When I was in Seoul on some other business, I met with the producers. A trendy gent sporting frameless specs and a Yves saint Laurent dress shirt, and a serious-looking intellectual type in a denim jacket and a polo shirt. Both were professional elites: Mr. Dress Shirt had worked for KBS (the South Korean equivalent of NHK), and Mr. Polo Shirt had handled marketing for “My Sassy Girl”. They were in their mid-30s and the epitome of the so-called “386 generation”: born in the sixties, participants in the democracy movement of the eighties, and now in the prime of their careers in their thirties. At this point I began to worry a little. These two spoke logically, and they came across as decent types. Still, there was an air to them that suggested they didn’t know what making a film entailed.
The pay was almost twice what I’d get in Japan, and the completion bonus was a 10% cut of the box office revenue. I conveniently interpreted this business-like rationality as the source of South Korean films’ prosperity, and my anxiety was assuaged.
However, the script that arrived turned what should have been a stylish hardboiled story into a sandwich of an almost abnormal brotherly love story and a revenge saga, brimming with South Korean-style sentimentality.
I immediately complained to the producers in Seoul that such stereotypes were unacceptable. The response was amusing. They said they had already brought in another writer on the sly. On top of that, another writer (”B”) had joined in before I knew it, and I was told that they were collaborating on the screenplay. So, did that mean the secret writer was “C”? Things were becoming confusing.
Complaining wouldn’t have gotten me anywhere. I met writers A and B who had done the first draft in Seoul. Both seemed like affable adults. They nodded profusely in agreement with my objective as the director. They even apologised for misinterpreting my intentions. There was nothing else I could do, so I began casting while waiting for their revisions at the hotel. I heard that South Korean stars were all aware of the project and wanted to act in it, and I yelped in delight.
However, I realised later that this was only wishful thinking on the part of the producers and investors (major film industry players).

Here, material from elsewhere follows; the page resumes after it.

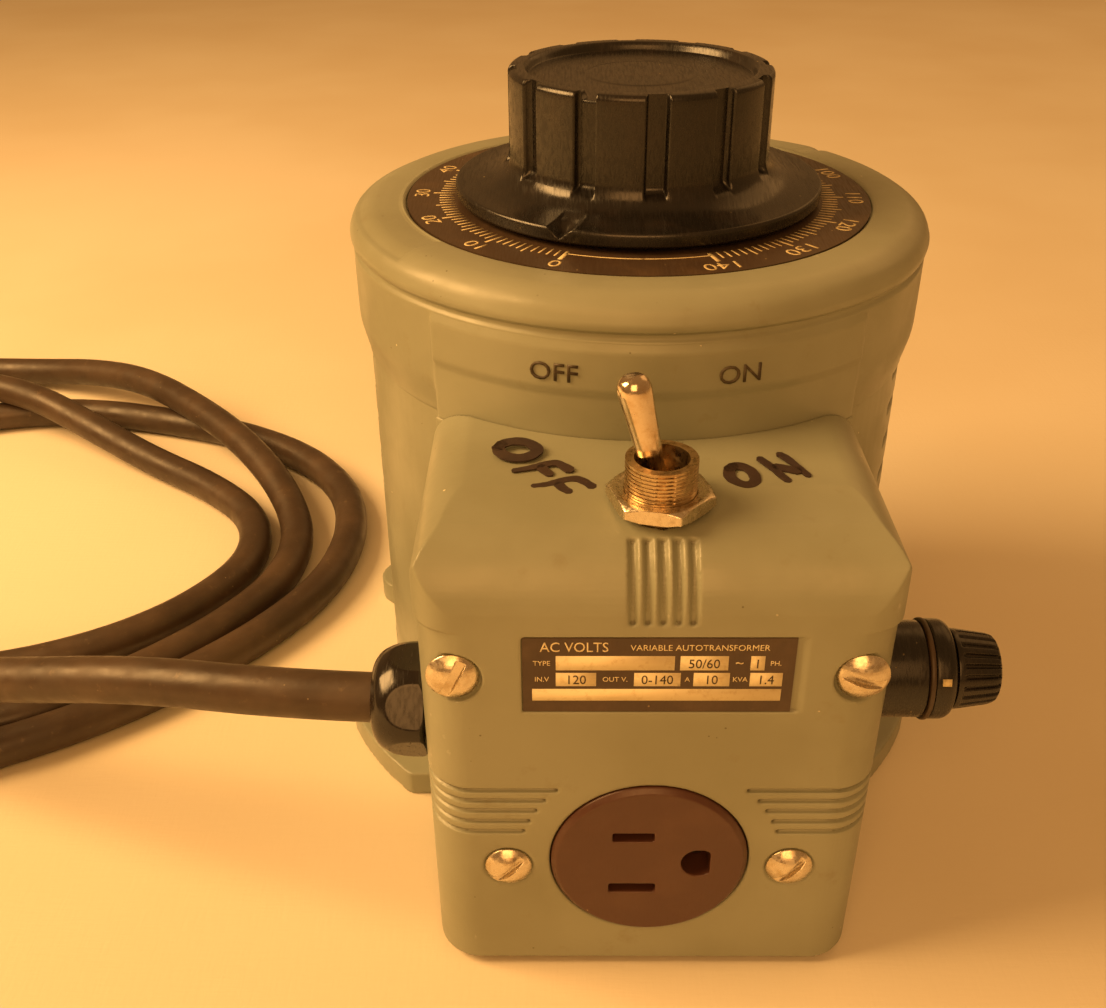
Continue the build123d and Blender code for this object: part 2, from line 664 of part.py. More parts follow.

The only tangible aspect of it was the schedule that revolved around dining out with the presidents of the stars’ talent agencies. Well, I’d been prepared for a certain amount of wining, dining and currying favour, but I grew tired of it. To cut a long story short, it was just binge drinking for the showbiz mafia and their sales gimmick from Japan.
Second and third drafts of the script were completed, but neither had fixed the problems. Finally, secret weapon writer C presented their version. However, it was a total plagiarism of Tarantino’s “Kill Bill”. I couldn’t take any more. I announced I was dropping out. The producers fell into a panic, but my resolve was firm.
Then, as if the logical thinkers I’d known until then had disappeared somewhere, they came to me pleading with tears in their eyes to take pity on them. The investors had put their money in based on my participation, and in the case that the director or lead actor pulled out, all funds would have to be returned to them in full, they said. It was like a prostitute asking for money in advance. I was stuck. I pictured the faces of the crew and Ji Jin-hee (”Jewel in the Palace”), who had agreed to take the lead role despite being aware of the turmoil.
Now it had come to this, I couldn’t pull out. As the sole alien I had ambitions to ‘confront the South Korean film world head on’, but I cast them aside.
I rewrote the screenplay myself. No, I virtually wrote it from scratch. In the end, I spend a year and three months based in Seoul. On the day the shoot wrapped, I thought I’d experience some special kind of emotion, but I was surprised at how little I felt.
As I’d expected, “Soo” was a commercial flop when it opened in March. The accepted logic is that the South Korean film bubble has burst, but now I consider it an honour for this little film of mine to be described as one of its flashy failures.